The Evolution of Beanies
A simple red beanie cap with white binding and colored lettering of a freshman’s name is a far cry from what beanies have become today. Fifty years after the first beanies were placed on the heads of the incoming freshman, the tradition is still thriving. On Aug. 26 the Class of 2017 nervously awaited as they were called up one by one in the gym to receive the infamous beanies from their senior buddies.
“I was really nervous before I got my beanie,” freshman Claire Raulston said.
The freshmen paraded class to class for a week wearing their beanies, just as the freshmen in the Class of 1966 had 50 years earlier.

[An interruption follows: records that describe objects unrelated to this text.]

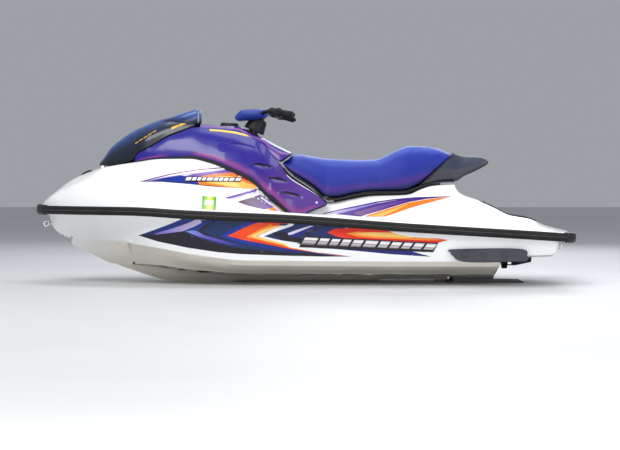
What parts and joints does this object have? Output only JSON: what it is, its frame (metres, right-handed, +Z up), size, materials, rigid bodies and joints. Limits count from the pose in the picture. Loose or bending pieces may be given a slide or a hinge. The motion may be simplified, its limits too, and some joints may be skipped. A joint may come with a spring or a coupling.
{
  "type": "personal watercraft",
  "caption": "Sit-down personal watercraft with moulded hull and deck, opening bow hood, lift-off saddle seat, steered jet pump and padded handlebar.",
  "frame": {"origin": "on the floor that the keel and ride plate stand on, under the middle of the craft's length and beam", "axes": "+X towards the stern, -X towards the bow, -Y to port, +Z up"},
  "size_m": [2.9298, 1.15, 0.9568],
  "materials": {
    "white_gelcoat": "white gelcoat, polished",
    "black_rubber": "matt black rubber",
    "black_plastic": "black moulded plastic, fine grain",
    "blue_gloss": "royal blue metallic with a violet sheen",
    "navy_gloss": "dark navy, glossy",
    "mirror": "silvered glass",
    "engine_paint": "dark grey engine paint",
    "deck_mat": "grooved foam mat, dark grey",
    "charcoal_plastic": "charcoal moulded plastic",
    "stainless": "stainless steel",
    "cast_aluminium": "cast aluminium, dark grey paint",
    "blue_vinyl": "royal blue marine vinyl",
    "navy_vinyl": "dark navy marine vinyl",
    "bar_coating": "black powder coat"
  },
  "bodies": {
    "craft": {"lower_hull": "white_gelcoat", "deck": "white_gelcoat", "rub_rail": "black_rubber", "bow_bumper": "black_rubber", "stern_bumpers": "black_rubber", "storage_bin": "black_plastic", "side_cover_port": "blue_gloss", "side_cover_starboard": "blue_gloss", "console_top": "blue_gloss", "instrument_display": "black_plastic", "steering_bearing": "black_plastic", "hatch_gasket": "black_rubber", "engine_block": "engine_paint", "engine_mounts": "black_rubber", "fuel_cap": "black_plastic", "pilot_outlet": "black_plastic", "footwell_mat_port": "deck_mat", "footwell_mat_starboard": "deck_mat", "rear_deck_mat": "deck_mat", "sponson_port": "charcoal_plastic", "sponson_starboard": "charcoal_plastic", "bow_eye": "stainless", "stern_eyes": "stainless", "drain_plugs": "black_plastic", "ride_plate": "cast_aluminium", "intake_grate": "cast_aluminium", "pump_housing": "cast_aluminium", "stator": "cast_aluminium", "pump_nozzle": "cast_aluminium", "hood_hinge": "stainless"},
    "hood": {"hood": "navy_gloss", "mirror_glasses": "mirror"},
    "seat": {"seat_base": "black_plastic", "seat_cushion": "blue_vinyl", "seat_tail": "navy_vinyl"},
    "handlebar_assembly": {"steering_column": "black_plastic", "handlebar": "bar_coating", "bar_pad": "blue_vinyl", "grips": "black_rubber", "switch_housing": "black_plastic", "throttle_housing": "black_plastic", "throttle_lever": "black_plastic"},
    "impeller_shaft": {"drive_shaft": "stainless", "impeller": "stainless"},
    "trim_ring": {"trim_ring": "cast_aluminium"},
    "steering_nozzle": {"steering_nozzle": "cast_aluminium"}
  },
  "joints": [
    {"name": "hood_hinge", "type": "hinge", "parent": "craft", "child": "hood", "pos_m": [-1.098, 0, 0.656], "axis": [0, -1, 0], "range_deg": [0, 50]},
    {"name": "seat_lift", "type": "slide", "parent": "craft", "child": "seat", "axis": [0.8829, 0, 0.4695], "range_m": [0, 0.35]},
    {"name": "handlebar_steer", "type": "hinge", "parent": "craft", "child": "handlebar_assembly", "pos_m": [-0.232, 0, 0.9], "axis": [0.4226, 0, 0.9063], "range_deg": [-20, 20]},
    {"name": "impeller_spin", "type": "hinge", "parent": "craft", "child": "impeller_shaft", "pos_m": [0.9, 0, 0.152], "axis": [1, 0, 0], "continuous": true},
    {"name": "nozzle_trim", "type": "hinge", "parent": "craft", "child": "trim_ring", "pos_m": [1.1243, 0, 0.152], "axis": [0, 1, 0], "range_deg": [-8, 8]},
    {"name": "nozzle_steer", "type": "hinge", "parent": "trim_ring", "child": "steering_nozzle", "pos_m": [1.1243, 0, 0.152], "axis": [0, 0, 1], "range_deg": [-20, 20]}
  ],
  "couplings": [
    {"joint": "nozzle_steer", "follows": "handlebar_steer", "ratio": -1}
  ]
}
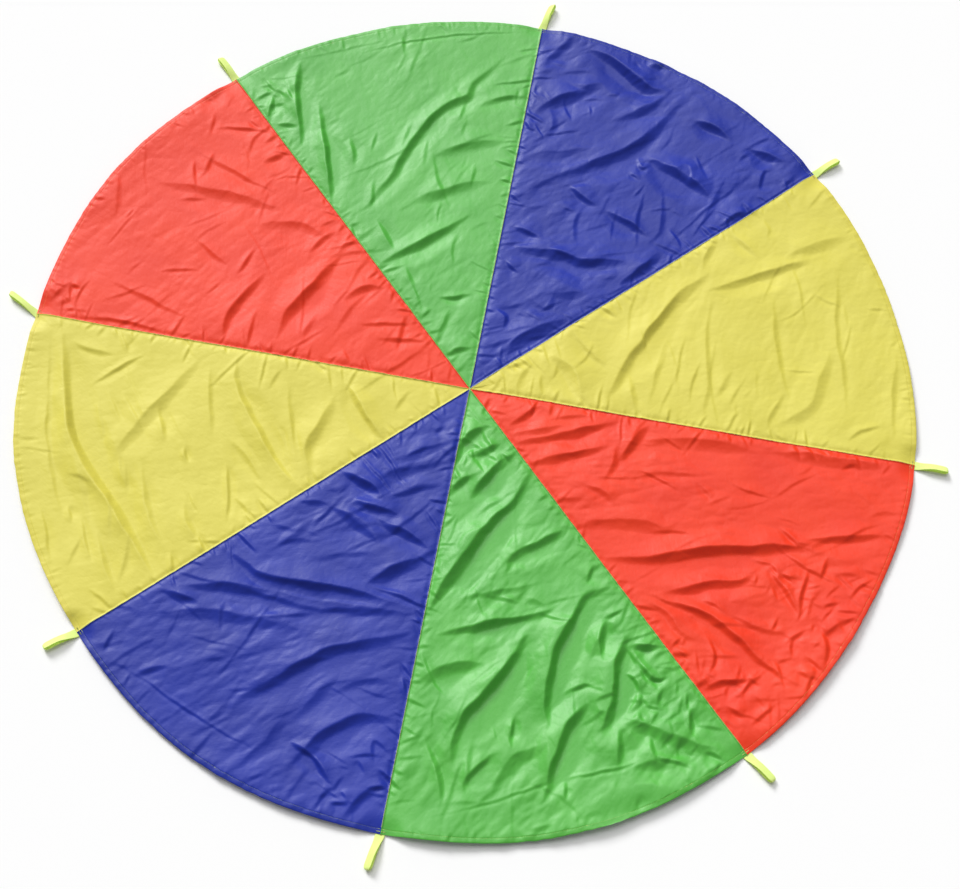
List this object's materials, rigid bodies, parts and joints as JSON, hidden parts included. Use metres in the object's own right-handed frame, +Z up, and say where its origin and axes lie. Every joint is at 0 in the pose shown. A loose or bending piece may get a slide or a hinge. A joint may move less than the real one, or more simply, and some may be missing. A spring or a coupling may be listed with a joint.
{
  "type": "play parachute",
  "caption": "Round play parachute of coloured cloth gores laid out face up, with webbing loop handles at the seam ends; it folds in half.",
  "frame": {"origin": "centre of the laid-out canopy, on the floor it lies on", "axes": "+Z up, out of the canopy's face; +X along seam 1 and handle 1, between the yellow gore 1 and the red gore 8; seams, handles and gores are numbered anticlockwise seen from above"},
  "size_m": [2.15, 2.15, 0.0122],
  "materials": {
    "yellow_taffeta": "woven polyester taffeta, slightly glossy",
    "blue_taffeta": "woven polyester taffeta, slightly glossy",
    "green_taffeta": "woven polyester taffeta, slightly glossy",
    "red_taffeta": "woven polyester taffeta, slightly glossy",
    "webbing": "neon woven polypropylene webbing, matt",
    "thread": "polyester sewing thread"
  },
  "bodies": {
    "far_half": {"gore_1_yellow": "yellow_taffeta", "gore_2_blue": "blue_taffeta", "gore_3_green": "green_taffeta", "gore_4_red": "red_taffeta", "hem_stitching_1": "thread", "hem_stitching_2": "thread", "hem_stitching_3": "thread", "hem_stitching_4": "thread", "seam_stitching_1": "thread", "seam_stitching_2": "thread", "seam_stitching_3": "thread", "seam_stitching_4": "thread", "seam_stitching_5": "thread", "handle_tail_1": "webbing", "handle_tail_2": "webbing", "handle_tail_3": "webbing", "handle_tail_4": "webbing", "handle_tail_5": "webbing", "bar_tack_1_left": "thread", "bar_tack_2_right": "thread", "bar_tack_2_left": "thread", "bar_tack_3_right": "thread", "bar_tack_3_left": "thread", "bar_tack_4_right": "thread", "bar_tack_4_left": "thread", "bar_tack_5_right": "thread", "centre_tack": "thread"},
    "near_half": {"gore_5_yellow": "yellow_taffeta", "gore_6_blue": "blue_taffeta", "gore_7_green": "green_taffeta", "gore_8_red": "red_taffeta", "hem_stitching_5": "thread", "hem_stitching_6": "thread", "hem_stitching_7": "thread", "hem_stitching_8": "thread", "seam_stitching_6": "thread", "seam_stitching_7": "thread", "seam_stitching_8": "thread", "handle_tail_6": "webbing", "handle_tail_7": "webbing", "handle_tail_8": "webbing", "bar_tack_5_left": "thread", "bar_tack_6_right": "thread", "bar_tack_6_left": "thread", "bar_tack_7_right": "thread", "bar_tack_7_left": "thread", "bar_tack_8_right": "thread", "bar_tack_8_left": "thread", "bar_tack_1_right": "thread"},
    "handle_1": {"handle_loop_1": "webbing"},
    "handle_2": {"handle_loop_2": "webbing"},
    "handle_3": {"handle_loop_3": "webbing"},
    "handle_4": {"handle_loop_4": "webbing"},
    "handle_5": {"handle_loop_5": "webbing"},
    "handle_6": {"handle_loop_6": "webbing"},
    "handle_7": {"handle_loop_7": "webbing"},
    "handle_8": {"handle_loop_8": "webbing"}
  },
  "joints": [
    {"name": "fold_in_half", "type": "hinge", "parent": "far_half", "child": "near_half", "pos_m": [0, 0, 0.0157], "axis": [-1, 0, 0], "range_deg": [0, 180]},
    {"name": "handle_1_flip", "type": "hinge", "parent": "far_half", "child": "handle_1", "pos_m": [1.002, 0, 0.0037], "axis": [0, 1, 0], "range_deg": [-150, 0]},
    {"name": "handle_2_flip", "type": "hinge", "parent": "far_half", "child": "handle_2", "pos_m": [0.70852, 0.70852, 0.0037], "axis": [-0.7071, 0.7071, 0], "range_deg": [-150, 0]},
    {"name": "handle_3_flip", "type": "hinge", "parent": "far_half", "child": "handle_3", "pos_m": [0, 1.002, 0.0037], "axis": [-1, 0, 0], "range_deg": [-150, 0]},
    {"name": "handle_4_flip", "type": "hinge", "parent": "far_half", "child": "handle_4", "pos_m": [-0.70852, 0.70852, 0.0037], "axis": [-0.7071, -0.7071, 0], "range_deg": [-150, 0]},
    {"name": "handle_5_flip", "type": "hinge", "parent": "far_half", "child": "handle_5", "pos_m": [-1.002, 0, 0.0037], "axis": [0, -1, 0], "range_deg": [-150, 0]},
    {"name": "handle_6_flip", "type": "hinge", "parent": "near_half", "child": "handle_6", "pos_m": [-0.70852, -0.70852, 0.0037], "axis": [0.7071, -0.7071, 0], "range_deg": [-150, 0]},
    {"name": "handle_7_flip", "type": "hinge", "parent": "near_half", "child": "handle_7", "pos_m": [0, -1.002, 0.0037], "axis": [1, 0, 0], "range_deg": [-150, 0]},
    {"name": "handle_8_flip", "type": "hinge", "parent": "near_half", "child": "handle_8", "pos_m": [0.70852, -0.70852, 0.0037], "axis": [0.7071, 0.7071, 0], "range_deg": [-150, 0]}
  ]
}
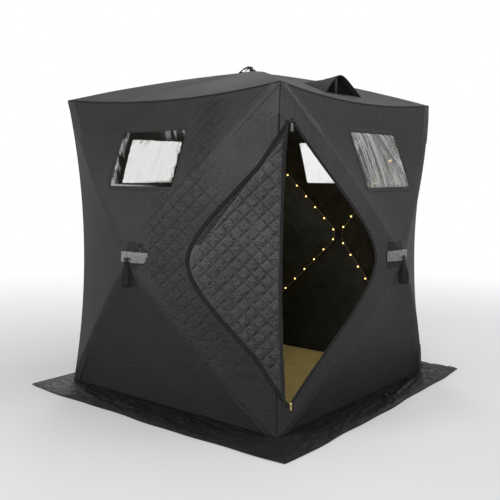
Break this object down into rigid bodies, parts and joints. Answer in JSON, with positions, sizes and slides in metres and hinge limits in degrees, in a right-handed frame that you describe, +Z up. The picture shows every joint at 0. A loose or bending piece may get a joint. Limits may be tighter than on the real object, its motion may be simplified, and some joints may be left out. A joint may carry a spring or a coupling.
{
  "type": "ice fishing hut",
  "caption": "Pop-up ice fishing hut of black quilted fabric on a hub frame, with an open corner door, clear windows and a snow skirt.",
  "frame": {"origin": "middle of the square base, on the ground", "axes": "+Z up; -Y out through the front wall, the left-hand wall in the picture; +X out through the right wall, the one with the open half of the corner door"},
  "size_m": [2.419, 2.419, 2.2333],
  "materials": {
    "wall_fabric": "quilted black polyester",
    "roof_fabric": "quilted black polyester, lit from above",
    "door_fabric": "black polyester with diamond quilting",
    "skirt_fabric": "thin creased black polyester",
    "zip": "black coil zip",
    "zip_tab": "grey webbing pull",
    "clear_vinyl": "clear wrinkled vinyl",
    "mat": "tan foam",
    "hub_plastic": "black moulded plastic",
    "pole": "black fibreglass",
    "reflective_patch": "silver grey reflective cloth",
    "webbing": "black webbing",
    "light_wire": "black flex",
    "bulb": "warm lit bulb"
  },
  "bodies": {
    "root": {"front_wall_top": "wall_fabric", "front_wall_bottom": "wall_fabric", "front_wall_side": "wall_fabric", "front_door_side_upper": "wall_fabric", "front_door_side_lower": "wall_fabric", "right_wall_top": "wall_fabric", "right_wall_bottom": "wall_fabric", "right_wall_side": "wall_fabric", "right_door_side_upper": "wall_fabric", "right_door_side_lower": "wall_fabric", "back_wall_top": "wall_fabric", "back_wall_bottom": "wall_fabric", "back_wall_sides": "wall_fabric", "left_wall_top": "wall_fabric", "left_wall_bottom": "wall_fabric", "left_wall_sides": "wall_fabric", "roof_front": "roof_fabric", "roof_right": "roof_fabric", "roof_back": "roof_fabric", "roof_left": "roof_fabric", "door_panel": "door_fabric", "door_panel_folded": "door_fabric", "door_zip": "zip", "door_zip_tab": "zip_tab", "front_window": "clear_vinyl", "right_window": "clear_vinyl", "back_window": "clear_vinyl", "left_window": "clear_vinyl", "snow_skirt": "skirt_fabric", "floor_mat": "mat", "wall_hubs": "hub_plastic", "roof_hub": "hub_plastic", "front_poles": "pole", "right_poles": "pole", "back_poles": "pole", "left_poles": "pole", "roof_poles": "pole", "hub_patches": "reflective_patch", "hub_rings": "hub_plastic", "wall_pull_straps": "webbing", "roof_pull_strap": "webbing", "roof_vent_hoods": "roof_fabric", "roof_vent_struts": "pole", "string_light_wire": "light_wire", "string_light_bulbs": "bulb"}
  },
  "joints": []
}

“When I was a freshman, the high school campus was brand new and exciting. Beanies were worn for a month and were seen as a positive way to learn who was a freshman in the new school,” Sheila Weiford, member of the Class of 1966, said. “I even decorated mine with campaign buttons because my father was in politics.”
Weiford was a member of the first freshman class to receive beanies in 1963. She has recently donated her beanie to the Alumni Association of Sion for their archives.
“Receiving our beanies wasn’t a big deal, our senior buddies gave us our beanies at a small party with cookies and coke,” Weiford said.
Twenty years after Weiford graduated, Sion English teacher Melissa Wilcox received her beanie as a freshman in the Class of 1987.
Wilcox still keeps her modest beanie in the storage closet of her classroom. The beanie is an actual beanie cap covered with small decorations of butterflies and bees with her name in pink lettering.
“I loved my beanie. I thought it was so cute, and for me, it was a positive experience because it was a way to welcome the freshmen, not to embarrass or humiliate us,” Wilcox said.
In 2000, then freshman Lauren Golden could be seen and heard down the hall as she wore a full body sandwich board and rang a cowbell to accompany the beanie on top of her head.
“When I was a freshman, beanies were at the peak of testing boundaries,” Golden said. “The seniors used their powers of making our beanies as a way of retribution for what they had gone through as freshmen.”
Though this year’s freshman class is now part of the beanie legacy, they have not yet completed one important part of the beanie tradition: making the beanies.
“I already have plans to make my own freshmen’s beanies,” Raulston said.
Today beanies are no longer a modest red beanie cap, a beanie with minimal decorations, or accompanied by a full body costume and a cowbell, but the intention is still the same as it was 50 years ago: to welcome the freshmen into the Sion community.